30. The system of claim 29, wherein at least one optimization parameter relating to the optimization process used to select the in-situ stress field parameters is tuned prior to recalculating the values for the in-situ stress field parameters relating to the stress field.
31. The system of claim 30, wherein verification and recalculation are repeated until the calculated values for the in-situ stress field parameters relating to the in-situ stress field are inside an acceptable range of accuracy.
32. The system of any of claims 20 to 31, wherein the one or more input parameters relating to the wellbore comprise parameters affecting near wellbore stress concentration.

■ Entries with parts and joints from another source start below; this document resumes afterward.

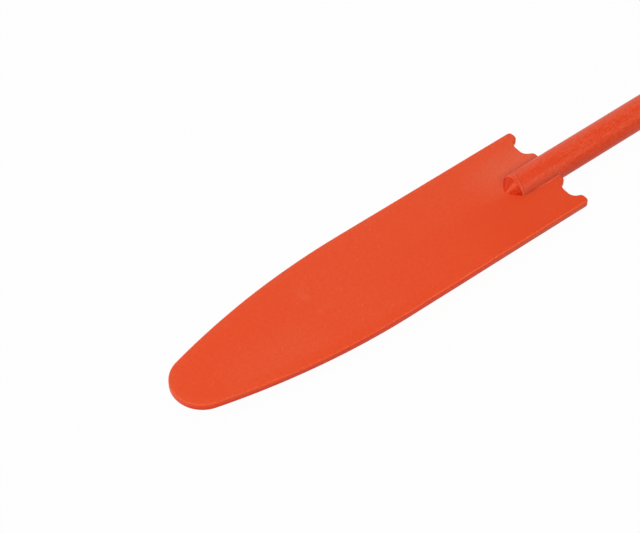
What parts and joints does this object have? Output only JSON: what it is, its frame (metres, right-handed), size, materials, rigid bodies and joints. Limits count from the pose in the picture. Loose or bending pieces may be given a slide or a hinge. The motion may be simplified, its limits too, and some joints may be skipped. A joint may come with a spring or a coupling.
{
  "type": "insulating rescue paddle",
  "caption": "Long flat tapered insulating blade with notched shoulders, held in the slotted cone nose of a round foam-filled fibreglass pole with a hanging eye.",
  "frame": {"origin": "on the pole's axis, at the blade's rear edge, where the full round pole begins", "axes": "+X along the pole from the blade's tip towards the butt, +Y across the blade, +Z out of the blade's upper face"},
  "size_m": [1.22, 0.121, 0.032],
  "materials": {
    "blade_moulding": "satin orange moulding, slightly scuffed",
    "pole_laminate": "satin orange wound fibreglass with a fine streaky grain",
    "nose_moulding": "satin orange turned plastic",
    "core_foam": "fine closed-cell foam",
    "butt_moulding": "satin orange moulding"
  },
  "bodies": {
    "root": {"blade": "blade_moulding", "pole_tube": "pole_laminate", "nose_plug": "nose_moulding", "foam_core": "core_foam", "butt_plug": "butt_moulding"}
  },
  "joints": []
}
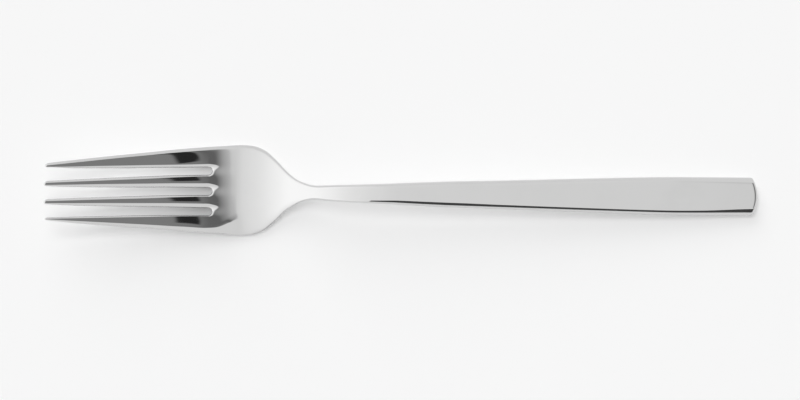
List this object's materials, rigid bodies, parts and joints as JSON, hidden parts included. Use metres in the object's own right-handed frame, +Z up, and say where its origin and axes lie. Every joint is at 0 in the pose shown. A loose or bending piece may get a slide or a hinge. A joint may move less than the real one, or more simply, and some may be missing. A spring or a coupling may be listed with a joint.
{
  "type": "dinner fork",
  "caption": "Slim dinner fork in polished stainless steel, with long tines, a rounded narrow shoulder and a straight handle that widens to a shallow arched end.",
  "frame": {"origin": "on the table under the middle of the fork's bounding box, with the fork lying hollow side up on its heel and the end of its handle", "axes": "+X along the fork from the tips of the tines to the end of the handle, +Y across it, +Z up from the table"},
  "size_m": [0.1999, 0.0254, 0.0136],
  "materials": {
    "steel": "polished"
  },
  "bodies": {
    "root": {"fork": "steel"}
  },
  "joints": []
}
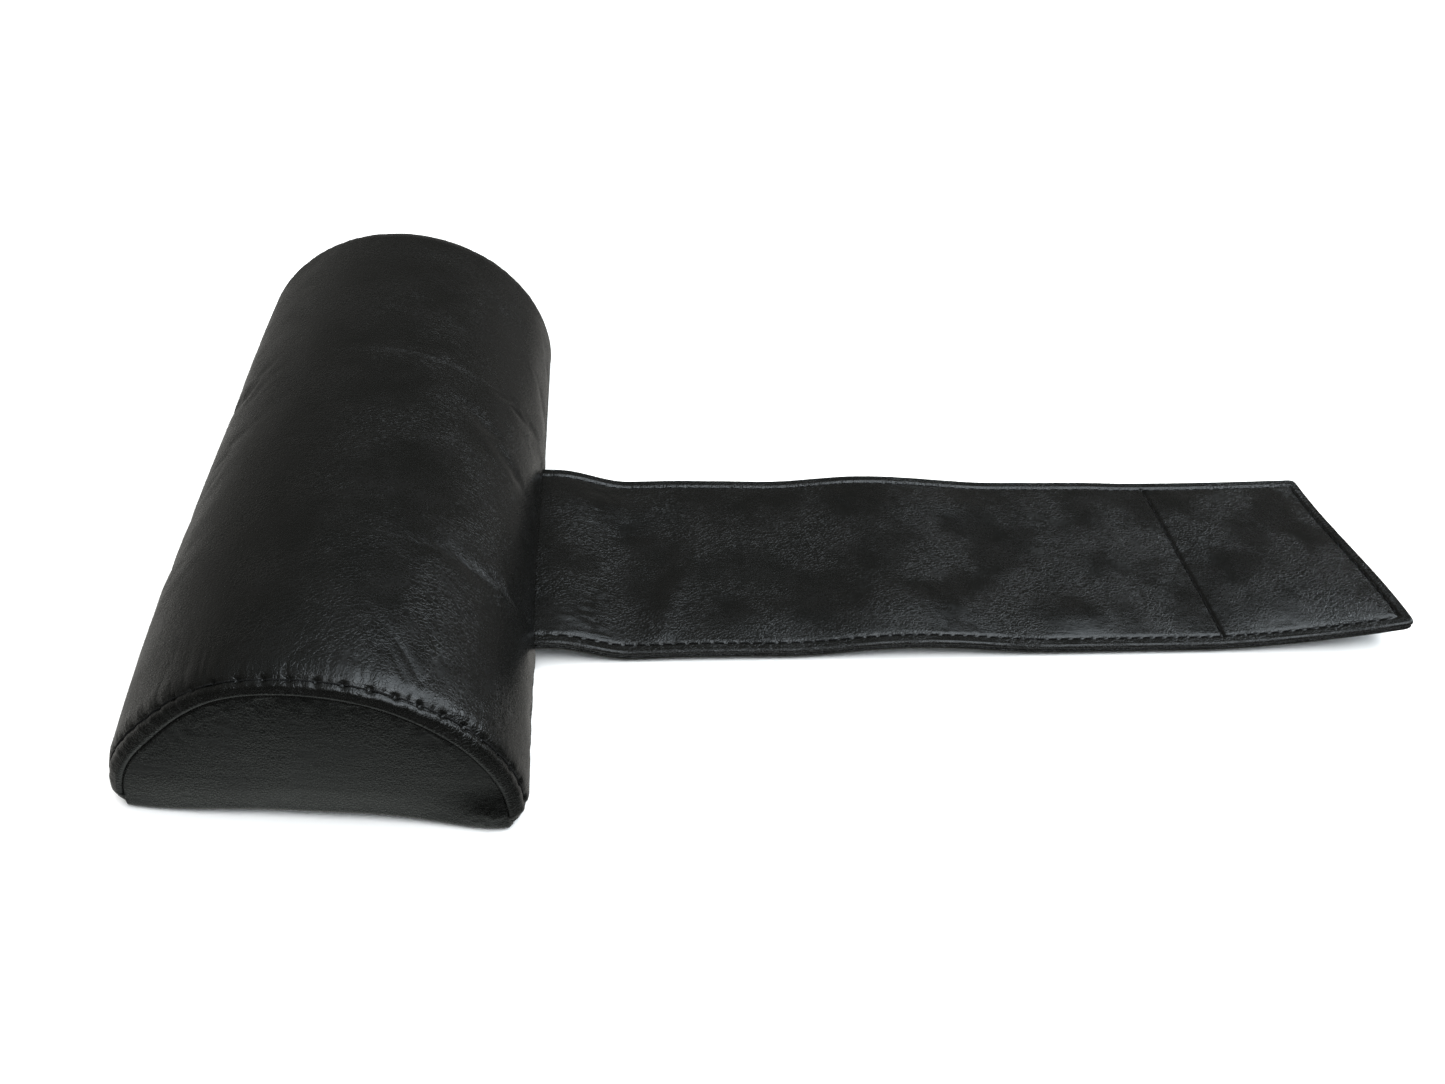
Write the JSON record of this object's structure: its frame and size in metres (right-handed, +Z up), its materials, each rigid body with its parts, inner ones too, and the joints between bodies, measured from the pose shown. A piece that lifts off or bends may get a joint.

33. The system of any of claims 20 to 32, wherein the optimization process comprises of a constrained non-linear optimization problem
34. The system of any of the claims 20 to 33, wherein to generate at least one second image log based on the calculated values, the processor is adapted to execute program code stored in the memory to: receive the calculated values for the in-situ stress field parameters relating to the in-situ stress field in the formation; receive the one or more input parameters relating to the wellbore; and generate one or more synthetic image logs for the wellbore, wherein the one or more synthetic image logs are generated based on the calculated values for the in-situ stress field parameters relating to the in-situ stress field and the one or more input parameters.
35. The system of claim 34, wherein the processor is further adapted to execute program code stored in the memory to generate one or more parameters relating to induced tensile fracture in the wellbore based on the one or more parameters relating to the in-situ stress field and the one or more input parameters.
36. The system of claim 35, wherein the one or more synthetic image logs are generated based on the one or more parameters relating to induced tensile fracture in the wellbore.
37. The system of claim 36, wherein the one or more parameters relating to induced tensile fracture in the wellbore comprise at least one of induced tensile fracture angle and induced tensile fracture orientation.